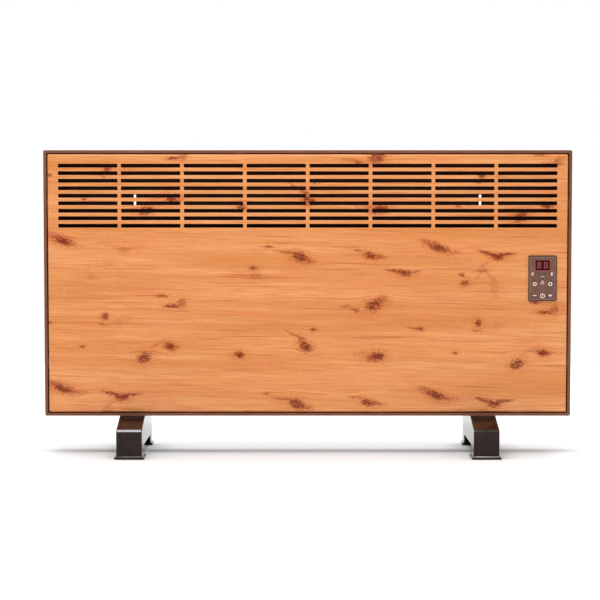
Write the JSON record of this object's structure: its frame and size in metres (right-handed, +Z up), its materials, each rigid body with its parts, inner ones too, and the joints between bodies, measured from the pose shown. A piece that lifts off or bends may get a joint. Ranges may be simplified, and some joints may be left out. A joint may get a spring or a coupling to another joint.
{
  "type": "panel convector heater",
  "caption": "Free-standing electric panel convector with a slotted wood-print front, finned heating elements, a display control plate and two moulded feet.",
  "frame": {"origin": "on the floor under the middle of the case, half-way between the feet's front and rear ends", "axes": "+X to the right seen from the front, -Y towards the front, +Z up"},
  "size_m": [0.892, 0.205, 0.516],
  "materials": {
    "case_paint": "satin brown powder coat",
    "back_paint": "dark brown powder coat",
    "wood_print": "steel sheet with a printed knotty pine film, satin",
    "zinc_steel": "zinc-plated sheet steel",
    "silicone": "silicone rubber",
    "fascia_plastic": "printed brown-grey plate, semi-gloss",
    "display_lens": "tinted dark red acrylic",
    "digit_light": "lit seven-segment bars",
    "black_plastic": "moulded black plastic",
    "lamp_plastic": "clear-pink light pipes",
    "key_plastic": "moulded caps with printed ring marks",
    "circuit_board": "glass-epoxy board with green solder mask",
    "screw_steel": "plated screws",
    "nylon": "natural heat-resistant nylon",
    "relay_plastic": "moulded blue relay covers",
    "capacitor_sleeve": "shrink sleeve",
    "brass": "plain brass",
    "element_aluminium": "extruded, as drawn",
    "core_steel": "heat-tinted steel sheath",
    "ceramic": "unglazed steatite",
    "pendulum_metal": "plain cast weight",
    "wire_insulation": "heat-resistant sleeving",
    "foot_plastic": "high-gloss dark brown moulding",
    "pad_rubber": "rubber"
  },
  "bodies": {
    "heater": {"case_frame": "case_paint", "back_panel": "back_paint", "front_panel": "wood_print", "panel_clips": "case_paint", "inlet_grille": "back_paint", "air_deflector": "back_paint", "heat_shield": "zinc_steel", "shield_grommet": "silicone", "wall_slot_plates": "back_paint", "control_fascia": "fascia_plastic", "display_window": "display_lens", "display_digits": "digit_light", "display_module": "black_plastic", "indicator_lamps": "lamp_plastic", "control_box": "black_plastic", "control_board": "circuit_board", "key_switches": "black_plastic", "board_screws": "screw_steel", "power_board": "circuit_board", "power_standoffs": "nylon", "relays": "relay_plastic", "power_module": "black_plastic", "capacitor": "capacitor_sleeve", "terminal_block": "nylon", "earth_stud": "brass", "element_left": "element_aluminium", "element_right": "element_aluminium", "heater_core_left": "core_steel", "heater_core_right": "core_steel", "ceramic_bushes": "ceramic", "core_terminals": "brass", "element_brackets": "zinc_steel", "cutout_bracket": "zinc_steel", "thermal_cutout": "nylon", "sensor_clip": "nylon", "room_sensor": "black_plastic", "tilt_switch_body": "nylon", "tilt_pin": "screw_steel", "tilt_microswitch": "black_plastic", "cable_gland": "black_plastic", "gland_nut": "black_plastic", "wiring": "wire_insulation", "foot_left": "foot_plastic", "foot_right": "foot_plastic", "foot_plates": "zinc_steel", "foot_screws": "screw_steel", "foot_pads": "pad_rubber", "case_screws": "screw_steel"},
    "key_timer": {"key_timer": "key_plastic"},
    "key_mode": {"key_mode": "key_plastic"},
    "key_minus": {"key_minus": "key_plastic"},
    "key_power": {"key_power": "key_plastic"},
    "key_plus": {"key_plus": "key_plastic"},
    "tilt_pendulum": {"tilt_pendulum": "pendulum_metal"}
  },
  "joints": [
    {"name": "key_timer_press", "type": "slide", "parent": "heater", "child": "key_timer", "axis": [0, 1, 0], "range_m": [0, 0.0005], "stiffness_N_per_m": 300, "springref_m": -0.0006},
    {"name": "key_mode_press", "type": "slide", "parent": "heater", "child": "key_mode", "axis": [0, 1, 0], "range_m": [0, 0.0005], "stiffness_N_per_m": 300, "springref_m": -0.0006},
    {"name": "key_minus_press", "type": "slide", "parent": "heater", "child": "key_minus", "axis": [0, 1, 0], "range_m": [0, 0.0005], "stiffness_N_per_m": 300, "springref_m": -0.0006},
    {"name": "key_power_press", "type": "slide", "parent": "heater", "child": "key_power", "axis": [0, 1, 0], "range_m": [0, 0.0005], "stiffness_N_per_m": 300, "springref_m": -0.0006},
    {"name": "key_plus_press", "type": "slide", "parent": "heater", "child": "key_plus", "axis": [0, 1, 0], "range_m": [0, 0.0005], "stiffness_N_per_m": 300, "springref_m": -0.0006},
    {"name": "tilt_pendulum_swing", "type": "hinge", "parent": "heater", "child": "tilt_pendulum", "pos_m": [0.397, -0.008, 0.1132], "axis": [1, 0, 0], "range_deg": [-25, 25]}
  ]
}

+---+

__What you have to do__
Repeat the material above in full, keeping every word.

__Exercise answer__
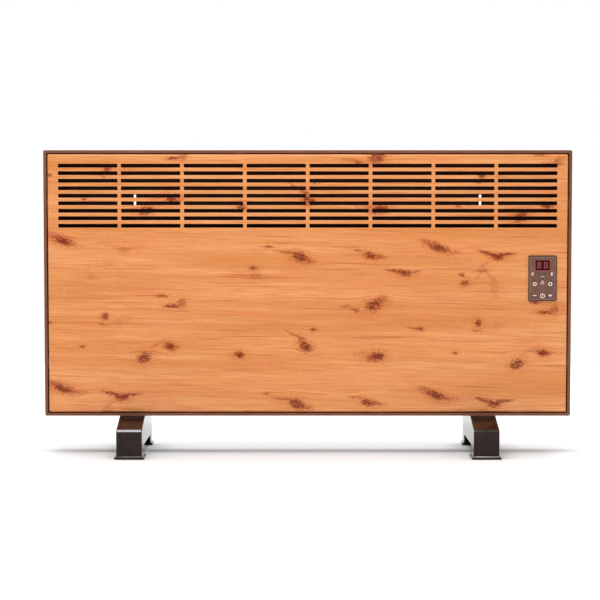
Write the JSON record of this object's structure: its frame and size in metres (right-handed, +Z up), its materials, each rigid body with its parts, inner ones too, and the joints between bodies, measured from the pose shown. A piece that lifts off or bends may get a joint. Ranges may be simplified, and some joints may be left out. A joint may get a spring or a coupling to another joint.
{
  "type": "panel convector heater",
  "caption": "Free-standing electric panel convector with a slotted wood-print front, finned heating elements, a display control plate and two moulded feet.",
  "frame": {"origin": "on the floor under the middle of the case, half-way between the feet's front and rear ends", "axes": "+X to the right seen from the front, -Y towards the front, +Z up"},
  "size_m": [0.892, 0.205, 0.516],
  "materials": {
    "case_paint": "satin brown powder coat",
    "back_paint": "dark brown powder coat",
    "wood_print": "steel sheet with a printed knotty pine film, satin",
    "zinc_steel": "zinc-plated sheet steel",
    "silicone": "silicone rubber",
    "fascia_plastic": "printed brown-grey plate, semi-gloss",
    "display_lens": "tinted dark red acrylic",
    "digit_light": "lit seven-segment bars",
    "black_plastic": "moulded black plastic",
    "lamp_plastic": "clear-pink light pipes",
    "key_plastic": "moulded caps with printed ring marks",
    "circuit_board": "glass-epoxy board with green solder mask",
    "screw_steel": "plated screws",
    "nylon": "natural heat-resistant nylon",
    "relay_plastic": "moulded blue relay covers",
    "capacitor_sleeve": "shrink sleeve",
    "brass": "plain brass",
    "element_aluminium": "extruded, as drawn",
    "core_steel": "heat-tinted steel sheath",
    "ceramic": "unglazed steatite",
    "pendulum_metal": "plain cast weight",
    "wire_insulation": "heat-resistant sleeving",
    "foot_plastic": "high-gloss dark brown moulding",
    "pad_rubber": "rubber"
  },
  "bodies": {
    "heater": {"case_frame": "case_paint", "back_panel": "back_paint", "front_panel": "wood_print", "panel_clips": "case_paint", "inlet_grille": "back_paint", "air_deflector": "back_paint", "heat_shield": "zinc_steel", "shield_grommet": "silicone", "wall_slot_plates": "back_paint", "control_fascia": "fascia_plastic", "display_window": "display_lens", "display_digits": "digit_light", "display_module": "black_plastic", "indicator_lamps": "lamp_plastic", "control_box": "black_plastic", "control_board": "circuit_board", "key_switches": "black_plastic", "board_screws": "screw_steel", "power_board": "circuit_board", "power_standoffs": "nylon", "relays": "relay_plastic", "power_module": "black_plastic", "capacitor": "capacitor_sleeve", "terminal_block": "nylon", "earth_stud": "brass", "element_left": "element_aluminium", "element_right": "element_aluminium", "heater_core_left": "core_steel", "heater_core_right": "core_steel", "ceramic_bushes": "ceramic", "core_terminals": "brass", "element_brackets": "zinc_steel", "cutout_bracket": "zinc_steel", "thermal_cutout": "nylon", "sensor_clip": "nylon", "room_sensor": "black_plastic", "tilt_switch_body": "nylon", "tilt_pin": "screw_steel", "tilt_microswitch": "black_plastic", "cable_gland": "black_plastic", "gland_nut": "black_plastic", "wiring": "wire_insulation", "foot_left": "foot_plastic", "foot_right": "foot_plastic", "foot_plates": "zinc_steel", "foot_screws": "screw_steel", "foot_pads": "pad_rubber", "case_screws": "screw_steel"},
    "key_timer": {"key_timer": "key_plastic"},
    "key_mode": {"key_mode": "key_plastic"},
    "key_minus": {"key_minus": "key_plastic"},
    "key_power": {"key_power": "key_plastic"},
    "key_plus": {"key_plus": "key_plastic"},
    "tilt_pendulum": {"tilt_pendulum": "pendulum_metal"}
  },
  "joints": [
    {"name": "key_timer_press", "type": "slide", "parent": "heater", "child": "key_timer", "axis": [0, 1, 0], "range_m": [0, 0.0005], "stiffness_N_per_m": 300, "springref_m": -0.0006},
    {"name": "key_mode_press", "type": "slide", "parent": "heater", "child": "key_mode", "axis": [0, 1, 0], "range_m": [0, 0.0005], "stiffness_N_per_m": 300, "springref_m": -0.0006},
    {"name": "key_minus_press", "type": "slide", "parent": "heater", "child": "key_minus", "axis": [0, 1, 0], "range_m": [0, 0.0005], "stiffness_N_per_m": 300, "springref_m": -0.0006},
    {"name": "key_power_press", "type": "slide", "parent": "heater", "child": "key_power", "axis": [0, 1, 0], "range_m": [0, 0.0005], "stiffness_N_per_m": 300, "springref_m": -0.0006},
    {"name": "key_plus_press", "type": "slide", "parent": "heater", "child": "key_plus", "axis": [0, 1, 0], "range_m": [0, 0.0005], "stiffness_N_per_m": 300, "springref_m": -0.0006},
    {"name": "tilt_pendulum_swing", "type": "hinge", "parent": "heater", "child": "tilt_pendulum", "pos_m": [0.397, -0.008, 0.1132], "axis": [1, 0, 0], "range_deg": [-25, 25]}
  ]
}